>>

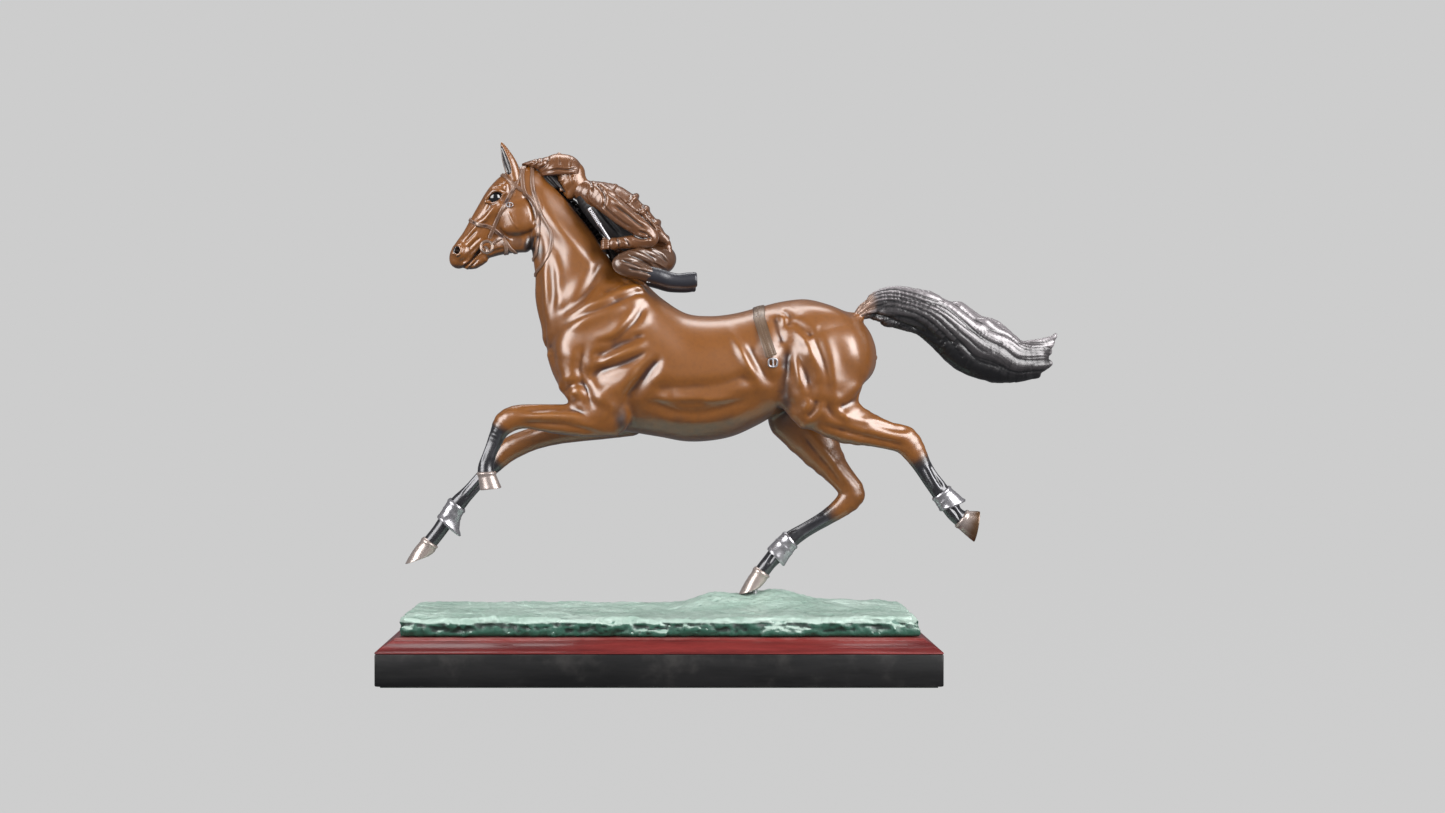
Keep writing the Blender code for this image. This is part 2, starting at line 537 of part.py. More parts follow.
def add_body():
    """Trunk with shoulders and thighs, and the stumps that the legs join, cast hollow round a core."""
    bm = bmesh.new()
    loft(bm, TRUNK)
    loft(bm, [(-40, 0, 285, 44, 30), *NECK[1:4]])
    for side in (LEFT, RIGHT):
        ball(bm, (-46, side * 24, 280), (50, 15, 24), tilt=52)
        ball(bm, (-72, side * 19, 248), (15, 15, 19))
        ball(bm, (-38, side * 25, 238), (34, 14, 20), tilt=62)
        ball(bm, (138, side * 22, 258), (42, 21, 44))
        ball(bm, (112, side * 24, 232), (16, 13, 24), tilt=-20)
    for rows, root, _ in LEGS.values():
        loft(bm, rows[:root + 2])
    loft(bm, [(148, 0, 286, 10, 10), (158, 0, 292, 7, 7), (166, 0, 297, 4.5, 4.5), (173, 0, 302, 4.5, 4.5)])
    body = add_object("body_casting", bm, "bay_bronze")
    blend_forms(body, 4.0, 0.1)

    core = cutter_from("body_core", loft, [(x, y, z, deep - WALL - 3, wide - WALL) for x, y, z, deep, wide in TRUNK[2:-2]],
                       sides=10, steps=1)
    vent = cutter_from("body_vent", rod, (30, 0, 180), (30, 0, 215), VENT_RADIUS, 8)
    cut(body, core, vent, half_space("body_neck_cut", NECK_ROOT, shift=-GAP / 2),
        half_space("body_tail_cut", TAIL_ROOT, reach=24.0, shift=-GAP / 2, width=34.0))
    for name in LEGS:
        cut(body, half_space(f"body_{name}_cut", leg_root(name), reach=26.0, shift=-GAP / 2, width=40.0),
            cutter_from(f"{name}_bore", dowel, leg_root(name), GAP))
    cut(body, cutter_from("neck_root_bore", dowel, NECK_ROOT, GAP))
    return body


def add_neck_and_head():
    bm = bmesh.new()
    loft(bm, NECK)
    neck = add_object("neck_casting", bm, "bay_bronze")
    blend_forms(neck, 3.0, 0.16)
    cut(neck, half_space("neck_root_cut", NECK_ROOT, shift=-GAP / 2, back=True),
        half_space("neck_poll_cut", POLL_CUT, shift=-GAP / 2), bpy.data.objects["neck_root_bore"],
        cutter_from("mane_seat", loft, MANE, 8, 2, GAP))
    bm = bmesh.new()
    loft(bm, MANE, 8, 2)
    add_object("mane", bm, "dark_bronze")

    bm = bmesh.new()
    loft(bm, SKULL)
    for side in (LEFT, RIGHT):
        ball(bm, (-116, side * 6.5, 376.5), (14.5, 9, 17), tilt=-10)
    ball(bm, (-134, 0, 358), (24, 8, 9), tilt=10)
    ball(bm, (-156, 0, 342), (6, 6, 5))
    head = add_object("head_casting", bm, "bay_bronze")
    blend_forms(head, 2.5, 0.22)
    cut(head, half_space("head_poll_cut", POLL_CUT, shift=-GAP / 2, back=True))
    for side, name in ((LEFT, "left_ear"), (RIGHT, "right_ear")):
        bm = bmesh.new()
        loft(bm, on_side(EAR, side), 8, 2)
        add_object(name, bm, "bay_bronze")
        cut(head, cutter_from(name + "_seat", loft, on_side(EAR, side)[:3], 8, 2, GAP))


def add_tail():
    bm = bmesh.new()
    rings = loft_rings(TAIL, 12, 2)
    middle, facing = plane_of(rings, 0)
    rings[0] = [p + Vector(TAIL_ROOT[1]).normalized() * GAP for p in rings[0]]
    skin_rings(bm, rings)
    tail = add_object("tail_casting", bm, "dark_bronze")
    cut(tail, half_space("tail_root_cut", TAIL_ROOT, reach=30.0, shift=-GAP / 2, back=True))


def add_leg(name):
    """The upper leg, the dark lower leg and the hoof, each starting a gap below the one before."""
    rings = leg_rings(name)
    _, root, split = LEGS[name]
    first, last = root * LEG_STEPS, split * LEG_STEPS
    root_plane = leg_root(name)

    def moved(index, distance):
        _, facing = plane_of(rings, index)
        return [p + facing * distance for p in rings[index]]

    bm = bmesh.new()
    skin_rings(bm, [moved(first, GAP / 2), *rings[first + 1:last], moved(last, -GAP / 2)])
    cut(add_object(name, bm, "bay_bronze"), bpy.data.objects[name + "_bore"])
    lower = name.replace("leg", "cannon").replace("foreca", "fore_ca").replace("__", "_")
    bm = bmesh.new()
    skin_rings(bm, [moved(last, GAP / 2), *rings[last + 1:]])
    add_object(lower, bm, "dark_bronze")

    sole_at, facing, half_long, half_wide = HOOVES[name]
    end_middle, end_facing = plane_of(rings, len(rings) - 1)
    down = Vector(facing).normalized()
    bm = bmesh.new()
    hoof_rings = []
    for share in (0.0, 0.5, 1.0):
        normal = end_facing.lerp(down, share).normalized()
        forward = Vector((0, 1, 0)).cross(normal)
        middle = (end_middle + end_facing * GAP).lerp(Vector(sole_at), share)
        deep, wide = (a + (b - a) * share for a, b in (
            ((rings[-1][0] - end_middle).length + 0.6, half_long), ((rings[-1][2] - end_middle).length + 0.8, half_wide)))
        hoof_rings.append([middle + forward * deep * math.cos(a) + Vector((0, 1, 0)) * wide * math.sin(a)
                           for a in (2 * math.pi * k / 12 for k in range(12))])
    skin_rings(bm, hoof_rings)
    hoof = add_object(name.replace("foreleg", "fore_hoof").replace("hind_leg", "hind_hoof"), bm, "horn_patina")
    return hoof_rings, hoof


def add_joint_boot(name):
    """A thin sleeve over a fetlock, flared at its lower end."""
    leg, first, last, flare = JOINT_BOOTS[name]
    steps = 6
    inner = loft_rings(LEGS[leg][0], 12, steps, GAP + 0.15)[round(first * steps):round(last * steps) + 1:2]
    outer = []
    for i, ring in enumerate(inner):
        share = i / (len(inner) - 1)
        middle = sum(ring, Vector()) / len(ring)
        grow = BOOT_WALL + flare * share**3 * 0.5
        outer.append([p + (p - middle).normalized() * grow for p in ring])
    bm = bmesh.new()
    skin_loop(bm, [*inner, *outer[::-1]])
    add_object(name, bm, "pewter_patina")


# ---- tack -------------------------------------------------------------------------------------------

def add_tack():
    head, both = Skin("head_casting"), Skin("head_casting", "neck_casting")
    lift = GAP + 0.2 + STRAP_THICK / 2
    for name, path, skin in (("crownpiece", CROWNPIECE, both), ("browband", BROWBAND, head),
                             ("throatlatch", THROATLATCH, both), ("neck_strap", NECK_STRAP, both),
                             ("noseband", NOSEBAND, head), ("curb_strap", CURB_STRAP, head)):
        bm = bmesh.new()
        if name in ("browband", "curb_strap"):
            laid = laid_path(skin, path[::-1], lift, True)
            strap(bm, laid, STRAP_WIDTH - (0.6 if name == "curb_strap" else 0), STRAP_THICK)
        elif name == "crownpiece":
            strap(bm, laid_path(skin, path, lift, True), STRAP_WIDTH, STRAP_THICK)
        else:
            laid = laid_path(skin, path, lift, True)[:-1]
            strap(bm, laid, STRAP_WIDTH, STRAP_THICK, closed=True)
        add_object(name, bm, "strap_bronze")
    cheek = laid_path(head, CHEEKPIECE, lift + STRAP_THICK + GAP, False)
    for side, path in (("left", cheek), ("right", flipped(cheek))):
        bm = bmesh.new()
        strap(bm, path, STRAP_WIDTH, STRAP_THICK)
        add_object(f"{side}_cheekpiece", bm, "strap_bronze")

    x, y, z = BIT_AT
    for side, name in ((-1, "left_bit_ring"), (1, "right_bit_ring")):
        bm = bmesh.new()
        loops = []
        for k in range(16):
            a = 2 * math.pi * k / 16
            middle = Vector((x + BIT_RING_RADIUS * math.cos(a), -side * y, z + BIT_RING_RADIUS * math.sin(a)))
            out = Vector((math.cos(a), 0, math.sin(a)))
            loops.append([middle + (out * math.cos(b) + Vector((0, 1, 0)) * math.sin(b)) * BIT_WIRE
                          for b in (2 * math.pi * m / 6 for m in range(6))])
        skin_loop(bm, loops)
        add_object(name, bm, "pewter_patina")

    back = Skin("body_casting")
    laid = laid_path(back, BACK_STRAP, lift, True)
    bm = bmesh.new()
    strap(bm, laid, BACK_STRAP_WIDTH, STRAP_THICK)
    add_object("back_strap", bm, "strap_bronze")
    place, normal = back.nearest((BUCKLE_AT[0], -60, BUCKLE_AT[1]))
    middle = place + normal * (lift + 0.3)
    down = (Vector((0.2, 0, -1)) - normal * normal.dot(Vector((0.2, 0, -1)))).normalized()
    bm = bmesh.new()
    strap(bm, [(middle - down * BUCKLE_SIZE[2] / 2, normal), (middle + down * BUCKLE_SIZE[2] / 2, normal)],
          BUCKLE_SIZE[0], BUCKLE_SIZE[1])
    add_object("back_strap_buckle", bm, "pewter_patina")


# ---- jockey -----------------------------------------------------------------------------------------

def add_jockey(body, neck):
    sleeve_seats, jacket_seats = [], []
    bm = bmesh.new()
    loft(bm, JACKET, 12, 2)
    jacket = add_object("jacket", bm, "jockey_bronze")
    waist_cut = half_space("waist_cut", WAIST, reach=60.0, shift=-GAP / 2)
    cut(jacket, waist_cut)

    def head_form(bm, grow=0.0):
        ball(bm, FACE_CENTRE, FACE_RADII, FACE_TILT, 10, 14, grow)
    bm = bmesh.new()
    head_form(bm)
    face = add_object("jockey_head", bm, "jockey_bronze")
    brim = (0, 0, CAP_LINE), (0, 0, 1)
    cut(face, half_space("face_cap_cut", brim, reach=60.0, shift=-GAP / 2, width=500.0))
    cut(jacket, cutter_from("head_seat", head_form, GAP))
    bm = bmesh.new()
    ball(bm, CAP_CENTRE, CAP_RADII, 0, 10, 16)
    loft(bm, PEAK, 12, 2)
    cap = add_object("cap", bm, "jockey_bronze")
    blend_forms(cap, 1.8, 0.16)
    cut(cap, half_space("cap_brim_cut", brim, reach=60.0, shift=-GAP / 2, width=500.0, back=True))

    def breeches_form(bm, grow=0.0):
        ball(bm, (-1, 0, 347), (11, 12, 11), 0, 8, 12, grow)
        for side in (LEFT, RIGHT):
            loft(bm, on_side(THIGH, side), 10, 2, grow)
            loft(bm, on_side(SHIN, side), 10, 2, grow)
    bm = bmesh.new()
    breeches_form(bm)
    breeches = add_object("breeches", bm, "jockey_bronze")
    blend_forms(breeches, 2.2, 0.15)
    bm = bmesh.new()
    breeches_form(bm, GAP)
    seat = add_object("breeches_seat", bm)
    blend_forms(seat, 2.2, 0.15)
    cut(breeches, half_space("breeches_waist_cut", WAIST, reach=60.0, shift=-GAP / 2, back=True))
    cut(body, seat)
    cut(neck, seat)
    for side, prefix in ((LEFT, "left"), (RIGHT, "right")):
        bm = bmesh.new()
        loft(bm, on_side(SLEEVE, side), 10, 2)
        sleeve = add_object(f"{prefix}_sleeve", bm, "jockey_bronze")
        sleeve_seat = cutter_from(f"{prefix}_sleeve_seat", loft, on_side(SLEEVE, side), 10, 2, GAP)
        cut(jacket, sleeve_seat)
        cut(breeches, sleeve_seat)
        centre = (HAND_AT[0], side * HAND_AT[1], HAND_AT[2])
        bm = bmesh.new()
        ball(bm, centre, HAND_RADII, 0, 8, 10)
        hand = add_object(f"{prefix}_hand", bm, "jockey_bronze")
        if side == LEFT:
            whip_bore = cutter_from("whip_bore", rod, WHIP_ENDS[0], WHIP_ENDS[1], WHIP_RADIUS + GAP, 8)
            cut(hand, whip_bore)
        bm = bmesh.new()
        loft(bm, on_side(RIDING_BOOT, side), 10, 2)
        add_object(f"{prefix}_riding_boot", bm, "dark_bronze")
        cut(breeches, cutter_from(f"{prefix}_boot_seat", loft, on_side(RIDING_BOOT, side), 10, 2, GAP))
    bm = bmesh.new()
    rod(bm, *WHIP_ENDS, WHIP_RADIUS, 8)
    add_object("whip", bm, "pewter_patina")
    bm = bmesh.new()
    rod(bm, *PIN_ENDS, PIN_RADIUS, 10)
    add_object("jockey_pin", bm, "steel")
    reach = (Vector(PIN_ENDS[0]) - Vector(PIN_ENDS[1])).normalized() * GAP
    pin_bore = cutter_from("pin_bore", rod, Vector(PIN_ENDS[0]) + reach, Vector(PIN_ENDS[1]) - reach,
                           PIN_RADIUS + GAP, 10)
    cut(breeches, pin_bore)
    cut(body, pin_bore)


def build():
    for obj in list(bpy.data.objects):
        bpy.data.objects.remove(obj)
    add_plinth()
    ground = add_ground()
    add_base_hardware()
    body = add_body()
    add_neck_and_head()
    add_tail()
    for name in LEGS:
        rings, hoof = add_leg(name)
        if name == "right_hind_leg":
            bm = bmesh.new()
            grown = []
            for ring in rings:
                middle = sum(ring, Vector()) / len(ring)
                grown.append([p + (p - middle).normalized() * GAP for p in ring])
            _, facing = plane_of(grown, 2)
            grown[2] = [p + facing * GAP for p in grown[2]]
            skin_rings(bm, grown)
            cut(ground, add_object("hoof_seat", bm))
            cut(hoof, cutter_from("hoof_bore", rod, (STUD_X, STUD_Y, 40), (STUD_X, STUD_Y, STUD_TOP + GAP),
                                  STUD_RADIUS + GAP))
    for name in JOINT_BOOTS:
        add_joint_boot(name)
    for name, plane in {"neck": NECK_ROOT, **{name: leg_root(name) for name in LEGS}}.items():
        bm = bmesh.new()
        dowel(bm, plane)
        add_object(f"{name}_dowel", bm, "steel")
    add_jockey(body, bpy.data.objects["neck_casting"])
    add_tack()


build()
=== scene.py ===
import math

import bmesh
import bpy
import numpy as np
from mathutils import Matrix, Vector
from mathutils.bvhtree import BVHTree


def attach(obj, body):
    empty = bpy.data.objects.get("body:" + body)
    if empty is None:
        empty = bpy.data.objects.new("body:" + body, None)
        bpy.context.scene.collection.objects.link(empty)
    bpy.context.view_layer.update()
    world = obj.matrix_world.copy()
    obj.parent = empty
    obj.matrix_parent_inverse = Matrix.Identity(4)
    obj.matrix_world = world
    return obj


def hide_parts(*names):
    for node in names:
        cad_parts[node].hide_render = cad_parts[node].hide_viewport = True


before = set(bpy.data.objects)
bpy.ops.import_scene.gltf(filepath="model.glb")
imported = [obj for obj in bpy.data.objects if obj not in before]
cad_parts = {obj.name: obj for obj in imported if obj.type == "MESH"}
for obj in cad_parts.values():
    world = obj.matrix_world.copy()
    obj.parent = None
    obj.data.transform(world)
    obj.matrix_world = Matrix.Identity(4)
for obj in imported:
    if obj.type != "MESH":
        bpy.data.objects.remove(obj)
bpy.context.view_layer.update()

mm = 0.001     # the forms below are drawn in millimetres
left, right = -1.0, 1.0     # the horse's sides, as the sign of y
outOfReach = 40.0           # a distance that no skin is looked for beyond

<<

Exercise details:
Write out the listing's lines exactly, from its first line through the line that contains "blend_forms(body, 4.0, 0.1)", and stop there.

Task output:
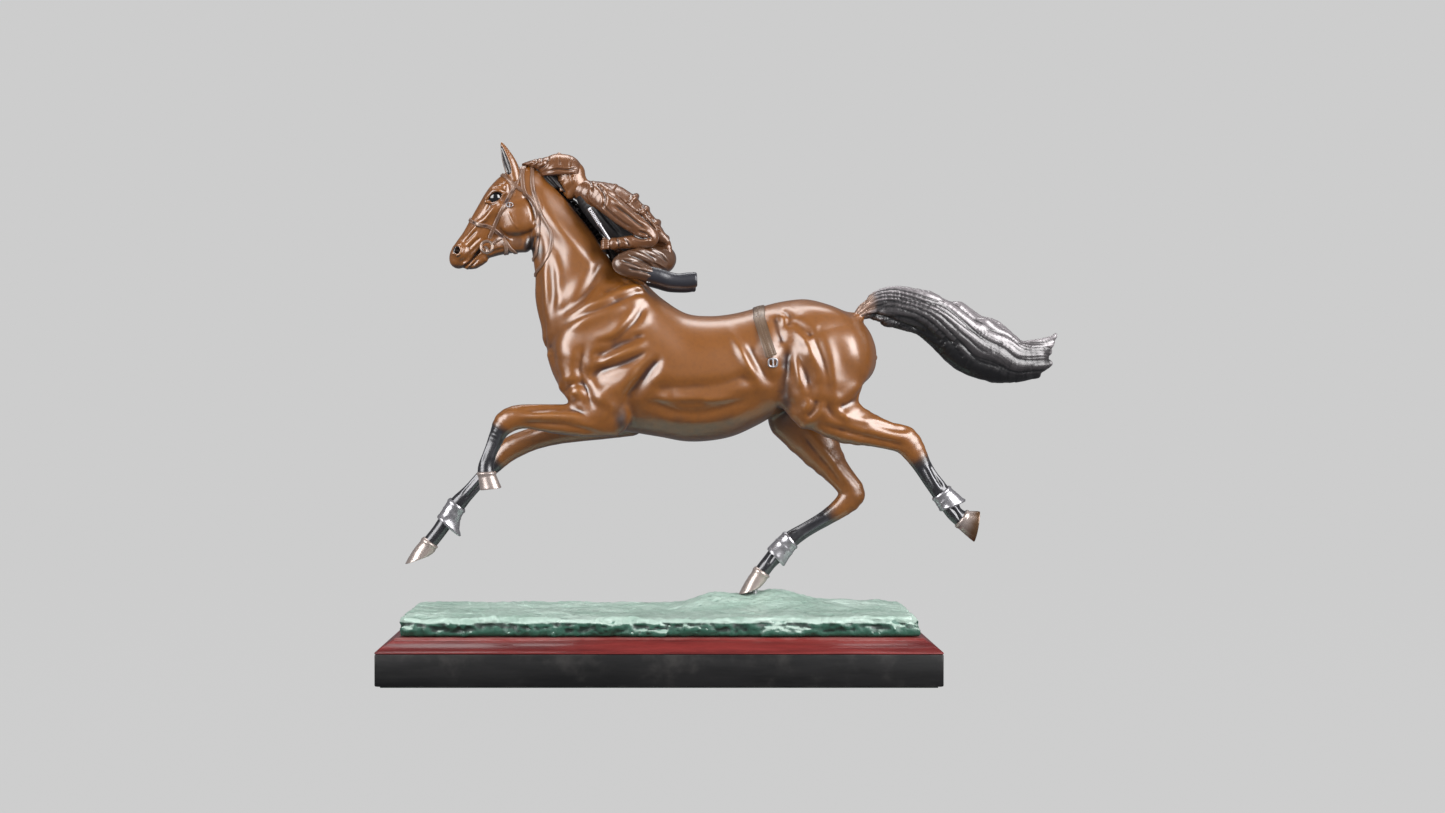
Keep writing the Blender code for this image. This is part 2, starting at line 537 of part.py. More parts follow.
def add_body():
    """Trunk with shoulders and thighs, and the stumps that the legs join, cast hollow round a core."""
    bm = bmesh.new()
    loft(bm, TRUNK)
    loft(bm, [(-40, 0, 285, 44, 30), *NECK[1:4]])
    for side in (LEFT, RIGHT):
        ball(bm, (-46, side * 24, 280), (50, 15, 24), tilt=52)
        ball(bm, (-72, side * 19, 248), (15, 15, 19))
        ball(bm, (-38, side * 25, 238), (34, 14, 20), tilt=62)
        ball(bm, (138, side * 22, 258), (42, 21, 44))
        ball(bm, (112, side * 24, 232), (16, 13, 24), tilt=-20)
    for rows, root, _ in LEGS.values():
        loft(bm, rows[:root + 2])
    loft(bm, [(148, 0, 286, 10, 10), (158, 0, 292, 7, 7), (166, 0, 297, 4.5, 4.5), (173, 0, 302, 4.5, 4.5)])
    body = add_object("body_casting", bm, "bay_bronze")
    blend_forms(body, 4.0, 0.1)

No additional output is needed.